Begin at the first line and end at the line containing "STRAP_ROOT_BITE = 0.02 * MM". Extract exactly those lines.

(Rows from a 3D modeling dataset)
==================================================

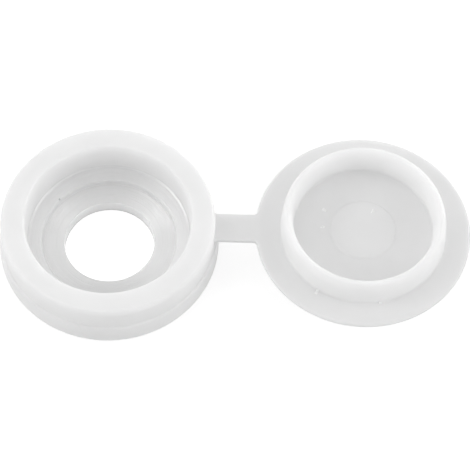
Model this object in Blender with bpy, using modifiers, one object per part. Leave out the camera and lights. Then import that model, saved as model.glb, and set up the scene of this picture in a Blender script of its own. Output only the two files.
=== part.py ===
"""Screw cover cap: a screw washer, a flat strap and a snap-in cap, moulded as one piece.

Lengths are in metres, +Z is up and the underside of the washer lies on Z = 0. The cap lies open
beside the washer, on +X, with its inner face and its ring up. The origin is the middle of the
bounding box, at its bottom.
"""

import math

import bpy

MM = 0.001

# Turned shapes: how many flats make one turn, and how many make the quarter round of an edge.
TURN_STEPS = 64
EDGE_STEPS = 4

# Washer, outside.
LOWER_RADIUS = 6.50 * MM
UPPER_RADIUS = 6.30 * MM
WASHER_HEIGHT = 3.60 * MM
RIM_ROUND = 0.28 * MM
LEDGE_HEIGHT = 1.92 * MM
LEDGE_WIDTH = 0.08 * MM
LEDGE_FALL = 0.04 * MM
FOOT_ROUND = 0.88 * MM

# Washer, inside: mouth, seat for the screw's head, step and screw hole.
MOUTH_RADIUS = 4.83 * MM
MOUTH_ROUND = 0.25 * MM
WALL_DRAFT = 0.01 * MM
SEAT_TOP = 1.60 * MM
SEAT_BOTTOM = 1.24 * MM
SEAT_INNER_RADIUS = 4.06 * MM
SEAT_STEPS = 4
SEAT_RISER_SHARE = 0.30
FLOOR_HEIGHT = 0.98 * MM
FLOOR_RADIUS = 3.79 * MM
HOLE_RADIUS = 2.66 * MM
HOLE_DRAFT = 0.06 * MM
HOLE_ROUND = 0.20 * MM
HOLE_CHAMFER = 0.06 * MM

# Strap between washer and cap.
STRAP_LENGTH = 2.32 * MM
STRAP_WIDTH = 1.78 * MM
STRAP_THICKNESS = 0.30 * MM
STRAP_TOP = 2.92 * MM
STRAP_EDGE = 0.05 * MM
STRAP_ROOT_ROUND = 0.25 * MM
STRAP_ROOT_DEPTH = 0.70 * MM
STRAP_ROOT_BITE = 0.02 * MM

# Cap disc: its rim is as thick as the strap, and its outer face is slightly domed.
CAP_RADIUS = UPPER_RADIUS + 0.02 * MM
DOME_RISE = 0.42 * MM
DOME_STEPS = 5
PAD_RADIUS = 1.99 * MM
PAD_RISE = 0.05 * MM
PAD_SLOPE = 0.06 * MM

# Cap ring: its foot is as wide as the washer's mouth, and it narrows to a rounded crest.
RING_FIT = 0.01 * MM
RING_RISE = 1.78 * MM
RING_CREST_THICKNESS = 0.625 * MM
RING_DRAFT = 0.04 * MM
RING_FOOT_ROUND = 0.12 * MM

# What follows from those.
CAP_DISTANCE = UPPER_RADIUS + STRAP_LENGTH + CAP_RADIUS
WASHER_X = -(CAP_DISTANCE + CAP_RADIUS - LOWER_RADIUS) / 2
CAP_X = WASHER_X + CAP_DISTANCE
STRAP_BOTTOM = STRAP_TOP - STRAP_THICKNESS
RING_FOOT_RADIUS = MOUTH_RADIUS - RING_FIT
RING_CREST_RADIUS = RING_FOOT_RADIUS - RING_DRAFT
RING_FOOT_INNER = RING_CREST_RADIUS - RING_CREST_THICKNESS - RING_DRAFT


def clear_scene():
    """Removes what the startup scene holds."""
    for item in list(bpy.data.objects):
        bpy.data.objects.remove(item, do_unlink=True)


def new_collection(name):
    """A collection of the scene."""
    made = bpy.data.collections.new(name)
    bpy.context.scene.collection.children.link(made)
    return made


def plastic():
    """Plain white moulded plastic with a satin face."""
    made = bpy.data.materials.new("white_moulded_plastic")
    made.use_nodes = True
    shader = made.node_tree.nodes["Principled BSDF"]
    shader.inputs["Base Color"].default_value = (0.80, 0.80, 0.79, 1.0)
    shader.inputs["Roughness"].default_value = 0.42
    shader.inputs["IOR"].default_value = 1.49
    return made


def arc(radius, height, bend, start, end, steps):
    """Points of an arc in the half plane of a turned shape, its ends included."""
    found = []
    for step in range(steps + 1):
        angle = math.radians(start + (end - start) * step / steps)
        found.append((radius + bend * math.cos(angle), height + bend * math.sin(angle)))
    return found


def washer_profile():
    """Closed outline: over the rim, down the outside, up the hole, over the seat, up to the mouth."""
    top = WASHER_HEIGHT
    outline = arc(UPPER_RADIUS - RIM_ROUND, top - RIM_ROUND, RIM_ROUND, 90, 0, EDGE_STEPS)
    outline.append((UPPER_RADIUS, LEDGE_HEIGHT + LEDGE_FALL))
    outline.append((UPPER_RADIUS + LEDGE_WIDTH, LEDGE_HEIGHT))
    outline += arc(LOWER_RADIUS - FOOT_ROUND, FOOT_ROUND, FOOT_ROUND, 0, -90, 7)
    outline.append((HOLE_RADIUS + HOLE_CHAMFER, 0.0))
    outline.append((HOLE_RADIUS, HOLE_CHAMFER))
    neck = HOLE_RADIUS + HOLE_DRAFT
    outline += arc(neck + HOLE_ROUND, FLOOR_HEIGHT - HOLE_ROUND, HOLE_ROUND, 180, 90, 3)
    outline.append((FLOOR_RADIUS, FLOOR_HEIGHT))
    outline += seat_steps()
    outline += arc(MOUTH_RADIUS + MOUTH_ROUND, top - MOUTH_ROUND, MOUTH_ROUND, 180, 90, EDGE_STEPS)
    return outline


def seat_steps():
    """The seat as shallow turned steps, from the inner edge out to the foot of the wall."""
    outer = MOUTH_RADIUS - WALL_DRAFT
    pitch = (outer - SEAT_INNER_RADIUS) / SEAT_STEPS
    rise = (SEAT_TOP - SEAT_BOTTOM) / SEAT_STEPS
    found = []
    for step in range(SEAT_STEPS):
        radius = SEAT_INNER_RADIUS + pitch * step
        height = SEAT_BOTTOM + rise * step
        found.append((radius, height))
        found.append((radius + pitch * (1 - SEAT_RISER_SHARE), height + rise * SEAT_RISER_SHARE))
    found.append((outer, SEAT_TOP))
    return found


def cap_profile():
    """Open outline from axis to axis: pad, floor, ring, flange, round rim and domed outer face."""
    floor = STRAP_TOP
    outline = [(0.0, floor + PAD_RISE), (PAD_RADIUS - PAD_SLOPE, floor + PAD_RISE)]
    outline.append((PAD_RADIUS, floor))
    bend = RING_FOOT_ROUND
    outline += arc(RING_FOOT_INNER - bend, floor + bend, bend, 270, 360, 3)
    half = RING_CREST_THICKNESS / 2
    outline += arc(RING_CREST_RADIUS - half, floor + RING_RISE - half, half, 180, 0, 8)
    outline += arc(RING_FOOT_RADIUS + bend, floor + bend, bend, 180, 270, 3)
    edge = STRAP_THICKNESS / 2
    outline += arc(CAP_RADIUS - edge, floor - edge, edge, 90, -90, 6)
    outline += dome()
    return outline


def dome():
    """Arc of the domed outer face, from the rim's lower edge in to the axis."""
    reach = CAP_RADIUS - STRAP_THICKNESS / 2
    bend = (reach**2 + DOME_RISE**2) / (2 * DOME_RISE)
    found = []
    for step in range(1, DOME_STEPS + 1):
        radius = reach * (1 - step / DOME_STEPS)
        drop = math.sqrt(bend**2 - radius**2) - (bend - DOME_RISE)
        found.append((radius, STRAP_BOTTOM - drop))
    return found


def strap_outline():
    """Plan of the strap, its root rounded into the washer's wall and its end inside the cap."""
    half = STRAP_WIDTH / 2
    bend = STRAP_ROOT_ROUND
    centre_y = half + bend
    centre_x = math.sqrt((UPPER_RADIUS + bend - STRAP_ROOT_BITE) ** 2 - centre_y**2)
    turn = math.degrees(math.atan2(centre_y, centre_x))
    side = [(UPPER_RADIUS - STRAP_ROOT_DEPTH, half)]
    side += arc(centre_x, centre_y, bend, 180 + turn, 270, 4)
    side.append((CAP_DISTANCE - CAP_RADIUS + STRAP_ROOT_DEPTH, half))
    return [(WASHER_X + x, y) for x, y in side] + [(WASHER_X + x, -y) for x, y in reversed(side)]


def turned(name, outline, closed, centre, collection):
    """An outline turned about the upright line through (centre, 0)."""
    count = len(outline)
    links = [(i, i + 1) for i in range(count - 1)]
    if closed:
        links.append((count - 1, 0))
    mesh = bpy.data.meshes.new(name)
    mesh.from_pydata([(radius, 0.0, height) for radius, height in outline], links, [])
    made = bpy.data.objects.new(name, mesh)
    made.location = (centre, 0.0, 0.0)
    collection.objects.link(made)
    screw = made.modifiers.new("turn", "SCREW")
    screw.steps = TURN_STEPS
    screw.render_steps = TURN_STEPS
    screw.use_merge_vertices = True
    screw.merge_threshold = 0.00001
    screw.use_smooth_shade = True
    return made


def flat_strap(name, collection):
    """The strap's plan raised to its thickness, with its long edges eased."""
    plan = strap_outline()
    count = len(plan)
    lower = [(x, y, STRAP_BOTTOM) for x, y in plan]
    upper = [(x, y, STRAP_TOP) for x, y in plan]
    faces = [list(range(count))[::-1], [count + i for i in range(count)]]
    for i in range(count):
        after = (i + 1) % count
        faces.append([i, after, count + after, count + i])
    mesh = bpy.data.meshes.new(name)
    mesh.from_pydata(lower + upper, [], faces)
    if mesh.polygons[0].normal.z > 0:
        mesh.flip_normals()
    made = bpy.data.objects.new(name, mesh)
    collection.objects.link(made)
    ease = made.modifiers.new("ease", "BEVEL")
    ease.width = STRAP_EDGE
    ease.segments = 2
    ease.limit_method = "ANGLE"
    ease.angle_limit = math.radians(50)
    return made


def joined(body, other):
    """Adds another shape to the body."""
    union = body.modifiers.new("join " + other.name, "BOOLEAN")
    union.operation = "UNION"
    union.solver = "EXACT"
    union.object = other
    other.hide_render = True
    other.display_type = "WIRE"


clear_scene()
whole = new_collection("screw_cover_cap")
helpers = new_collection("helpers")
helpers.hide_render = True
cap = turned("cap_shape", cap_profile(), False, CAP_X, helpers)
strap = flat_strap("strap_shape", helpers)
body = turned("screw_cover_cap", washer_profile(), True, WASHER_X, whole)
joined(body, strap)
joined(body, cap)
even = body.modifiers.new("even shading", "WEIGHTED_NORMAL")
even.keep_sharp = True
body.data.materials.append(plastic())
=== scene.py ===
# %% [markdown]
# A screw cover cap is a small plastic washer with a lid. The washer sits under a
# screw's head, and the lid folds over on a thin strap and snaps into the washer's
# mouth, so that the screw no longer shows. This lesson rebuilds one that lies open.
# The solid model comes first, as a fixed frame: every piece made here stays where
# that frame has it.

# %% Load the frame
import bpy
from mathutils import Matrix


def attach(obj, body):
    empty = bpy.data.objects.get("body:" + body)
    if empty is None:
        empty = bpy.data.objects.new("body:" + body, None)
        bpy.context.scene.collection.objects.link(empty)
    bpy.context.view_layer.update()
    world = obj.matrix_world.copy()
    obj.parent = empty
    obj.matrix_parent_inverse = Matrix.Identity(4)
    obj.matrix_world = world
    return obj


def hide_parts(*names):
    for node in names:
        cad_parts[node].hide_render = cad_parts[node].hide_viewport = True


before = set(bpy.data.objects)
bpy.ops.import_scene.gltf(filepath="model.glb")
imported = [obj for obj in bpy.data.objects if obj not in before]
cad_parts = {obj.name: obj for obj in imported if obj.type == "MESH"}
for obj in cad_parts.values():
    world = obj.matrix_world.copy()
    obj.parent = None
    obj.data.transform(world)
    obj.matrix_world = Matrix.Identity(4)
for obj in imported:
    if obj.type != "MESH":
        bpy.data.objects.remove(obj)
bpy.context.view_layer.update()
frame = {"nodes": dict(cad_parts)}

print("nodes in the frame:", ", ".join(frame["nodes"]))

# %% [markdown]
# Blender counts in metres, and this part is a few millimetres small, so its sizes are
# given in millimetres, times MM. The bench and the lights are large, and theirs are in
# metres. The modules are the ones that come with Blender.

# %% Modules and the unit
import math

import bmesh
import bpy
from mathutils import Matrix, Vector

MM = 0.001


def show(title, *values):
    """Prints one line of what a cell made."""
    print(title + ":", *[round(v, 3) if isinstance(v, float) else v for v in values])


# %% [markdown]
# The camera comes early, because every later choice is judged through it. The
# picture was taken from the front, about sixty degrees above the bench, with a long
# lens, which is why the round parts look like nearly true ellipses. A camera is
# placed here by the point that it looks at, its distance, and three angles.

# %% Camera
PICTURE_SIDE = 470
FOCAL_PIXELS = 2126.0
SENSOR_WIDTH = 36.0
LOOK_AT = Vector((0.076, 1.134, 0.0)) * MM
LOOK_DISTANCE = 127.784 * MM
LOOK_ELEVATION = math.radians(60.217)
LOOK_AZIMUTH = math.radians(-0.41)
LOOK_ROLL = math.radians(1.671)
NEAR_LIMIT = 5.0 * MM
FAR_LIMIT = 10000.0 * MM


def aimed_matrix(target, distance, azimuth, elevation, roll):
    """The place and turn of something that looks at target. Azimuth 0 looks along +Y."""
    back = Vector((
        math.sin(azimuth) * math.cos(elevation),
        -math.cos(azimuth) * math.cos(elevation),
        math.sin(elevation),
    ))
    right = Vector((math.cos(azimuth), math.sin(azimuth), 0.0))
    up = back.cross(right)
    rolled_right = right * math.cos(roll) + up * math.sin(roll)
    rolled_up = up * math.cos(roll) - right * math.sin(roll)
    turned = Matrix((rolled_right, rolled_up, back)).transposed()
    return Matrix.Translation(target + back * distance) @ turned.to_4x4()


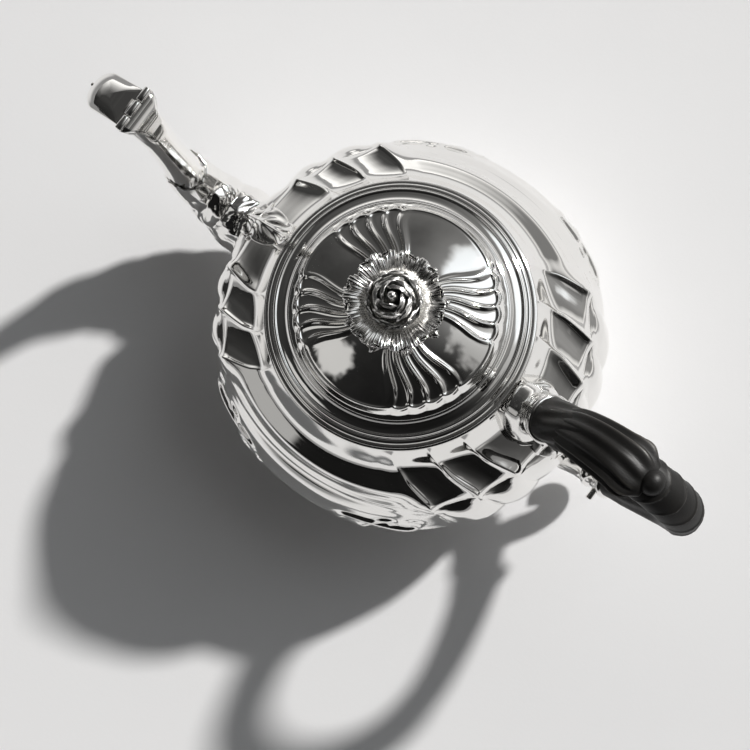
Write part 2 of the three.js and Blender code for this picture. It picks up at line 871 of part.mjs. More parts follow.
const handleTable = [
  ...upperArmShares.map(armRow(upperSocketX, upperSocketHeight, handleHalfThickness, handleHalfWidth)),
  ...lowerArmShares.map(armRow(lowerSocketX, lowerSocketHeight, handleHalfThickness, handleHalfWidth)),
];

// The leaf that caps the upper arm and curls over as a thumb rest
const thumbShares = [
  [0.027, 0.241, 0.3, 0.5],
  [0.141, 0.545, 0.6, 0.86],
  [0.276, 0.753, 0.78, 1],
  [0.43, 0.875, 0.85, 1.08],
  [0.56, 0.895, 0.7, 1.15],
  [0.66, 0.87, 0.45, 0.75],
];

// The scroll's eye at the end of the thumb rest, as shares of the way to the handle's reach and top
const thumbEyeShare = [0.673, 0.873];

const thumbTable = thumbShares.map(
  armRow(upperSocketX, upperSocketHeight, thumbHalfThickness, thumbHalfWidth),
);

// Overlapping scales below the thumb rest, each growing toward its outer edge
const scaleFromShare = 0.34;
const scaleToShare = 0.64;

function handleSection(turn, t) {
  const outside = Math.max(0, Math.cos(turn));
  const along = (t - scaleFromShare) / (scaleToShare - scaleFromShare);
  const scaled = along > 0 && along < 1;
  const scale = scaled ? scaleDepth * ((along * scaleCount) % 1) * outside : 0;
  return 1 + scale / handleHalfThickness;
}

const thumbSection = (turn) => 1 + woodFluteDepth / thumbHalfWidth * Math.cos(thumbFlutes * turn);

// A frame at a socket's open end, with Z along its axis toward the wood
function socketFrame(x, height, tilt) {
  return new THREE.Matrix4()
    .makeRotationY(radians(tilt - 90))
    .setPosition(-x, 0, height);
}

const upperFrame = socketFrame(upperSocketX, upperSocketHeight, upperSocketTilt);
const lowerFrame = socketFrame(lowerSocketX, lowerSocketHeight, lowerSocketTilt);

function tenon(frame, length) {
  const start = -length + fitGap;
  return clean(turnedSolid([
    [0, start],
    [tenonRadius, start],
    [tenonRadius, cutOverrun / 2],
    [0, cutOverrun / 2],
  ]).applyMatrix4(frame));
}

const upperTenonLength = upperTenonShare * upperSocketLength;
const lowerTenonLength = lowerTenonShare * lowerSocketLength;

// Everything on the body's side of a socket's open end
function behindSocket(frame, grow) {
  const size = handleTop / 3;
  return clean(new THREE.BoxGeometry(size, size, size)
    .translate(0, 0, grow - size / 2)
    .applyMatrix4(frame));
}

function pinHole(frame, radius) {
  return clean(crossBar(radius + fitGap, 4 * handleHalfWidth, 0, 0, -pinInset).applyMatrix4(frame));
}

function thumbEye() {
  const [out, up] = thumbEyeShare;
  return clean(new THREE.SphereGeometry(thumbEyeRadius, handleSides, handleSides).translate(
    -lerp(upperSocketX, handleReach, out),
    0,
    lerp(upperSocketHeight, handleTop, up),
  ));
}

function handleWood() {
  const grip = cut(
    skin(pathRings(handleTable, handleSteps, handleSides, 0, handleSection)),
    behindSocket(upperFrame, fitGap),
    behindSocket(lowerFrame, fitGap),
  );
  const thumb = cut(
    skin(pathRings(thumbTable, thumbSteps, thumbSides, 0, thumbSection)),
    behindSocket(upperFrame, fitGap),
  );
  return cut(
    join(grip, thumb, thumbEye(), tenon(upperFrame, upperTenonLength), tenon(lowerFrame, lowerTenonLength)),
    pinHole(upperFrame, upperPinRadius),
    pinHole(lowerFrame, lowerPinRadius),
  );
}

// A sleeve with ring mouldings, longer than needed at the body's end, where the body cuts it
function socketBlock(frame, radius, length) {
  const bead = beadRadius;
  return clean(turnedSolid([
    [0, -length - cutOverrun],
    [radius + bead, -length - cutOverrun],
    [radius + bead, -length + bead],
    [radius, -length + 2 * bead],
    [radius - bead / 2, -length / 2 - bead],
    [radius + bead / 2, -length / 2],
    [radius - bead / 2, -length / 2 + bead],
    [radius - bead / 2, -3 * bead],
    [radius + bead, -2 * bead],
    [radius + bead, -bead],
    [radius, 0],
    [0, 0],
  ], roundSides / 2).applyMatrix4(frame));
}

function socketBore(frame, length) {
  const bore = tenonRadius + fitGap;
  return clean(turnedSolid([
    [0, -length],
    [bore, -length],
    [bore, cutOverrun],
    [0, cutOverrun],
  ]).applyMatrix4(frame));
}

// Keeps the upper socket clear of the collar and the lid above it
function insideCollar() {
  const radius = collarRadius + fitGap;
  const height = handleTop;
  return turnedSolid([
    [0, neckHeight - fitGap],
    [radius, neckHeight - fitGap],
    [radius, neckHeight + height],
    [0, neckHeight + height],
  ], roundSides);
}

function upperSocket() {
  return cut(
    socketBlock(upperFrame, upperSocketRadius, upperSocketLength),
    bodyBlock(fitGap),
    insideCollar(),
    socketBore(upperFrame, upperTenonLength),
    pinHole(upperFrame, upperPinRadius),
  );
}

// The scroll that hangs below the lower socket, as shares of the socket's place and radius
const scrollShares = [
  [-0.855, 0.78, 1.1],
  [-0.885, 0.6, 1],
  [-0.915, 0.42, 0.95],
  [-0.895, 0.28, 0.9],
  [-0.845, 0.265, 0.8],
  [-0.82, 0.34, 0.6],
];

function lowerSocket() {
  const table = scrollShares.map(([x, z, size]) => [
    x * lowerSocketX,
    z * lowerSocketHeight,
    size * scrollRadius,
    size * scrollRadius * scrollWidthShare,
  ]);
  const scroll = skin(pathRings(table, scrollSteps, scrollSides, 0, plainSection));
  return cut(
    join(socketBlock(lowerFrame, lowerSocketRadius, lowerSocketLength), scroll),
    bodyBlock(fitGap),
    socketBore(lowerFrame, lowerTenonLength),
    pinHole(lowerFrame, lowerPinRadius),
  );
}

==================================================

▶ _WRITTEN REPLY_
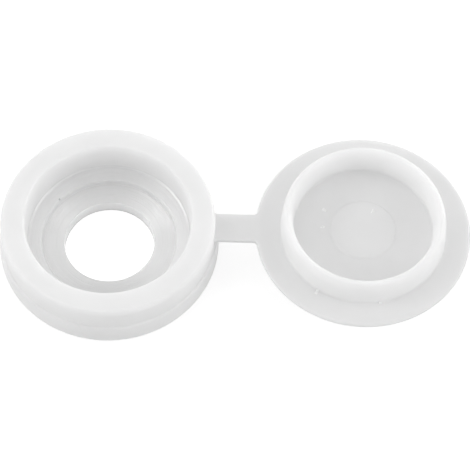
Model this object in Blender with bpy, using modifiers, one object per part. Leave out the camera and lights. Then import that model, saved as model.glb, and set up the scene of this picture in a Blender script of its own. Output only the two files.
=== part.py ===
"""Screw cover cap: a screw washer, a flat strap and a snap-in cap, moulded as one piece.

Lengths are in metres, +Z is up and the underside of the washer lies on Z = 0. The cap lies open
beside the washer, on +X, with its inner face and its ring up. The origin is the middle of the
bounding box, at its bottom.
"""

import math

import bpy

MM = 0.001

# Turned shapes: how many flats make one turn, and how many make the quarter round of an edge.
TURN_STEPS = 64
EDGE_STEPS = 4

# Washer, outside.
LOWER_RADIUS = 6.50 * MM
UPPER_RADIUS = 6.30 * MM
WASHER_HEIGHT = 3.60 * MM
RIM_ROUND = 0.28 * MM
LEDGE_HEIGHT = 1.92 * MM
LEDGE_WIDTH = 0.08 * MM
LEDGE_FALL = 0.04 * MM
FOOT_ROUND = 0.88 * MM

# Washer, inside: mouth, seat for the screw's head, step and screw hole.
MOUTH_RADIUS = 4.83 * MM
MOUTH_ROUND = 0.25 * MM
WALL_DRAFT = 0.01 * MM
SEAT_TOP = 1.60 * MM
SEAT_BOTTOM = 1.24 * MM
SEAT_INNER_RADIUS = 4.06 * MM
SEAT_STEPS = 4
SEAT_RISER_SHARE = 0.30
FLOOR_HEIGHT = 0.98 * MM
FLOOR_RADIUS = 3.79 * MM
HOLE_RADIUS = 2.66 * MM
HOLE_DRAFT = 0.06 * MM
HOLE_ROUND = 0.20 * MM
HOLE_CHAMFER = 0.06 * MM

# Strap between washer and cap.
STRAP_LENGTH = 2.32 * MM
STRAP_WIDTH = 1.78 * MM
STRAP_THICKNESS = 0.30 * MM
STRAP_TOP = 2.92 * MM
STRAP_EDGE = 0.05 * MM
STRAP_ROOT_ROUND = 0.25 * MM
STRAP_ROOT_DEPTH = 0.70 * MM
STRAP_ROOT_BITE = 0.02 * MM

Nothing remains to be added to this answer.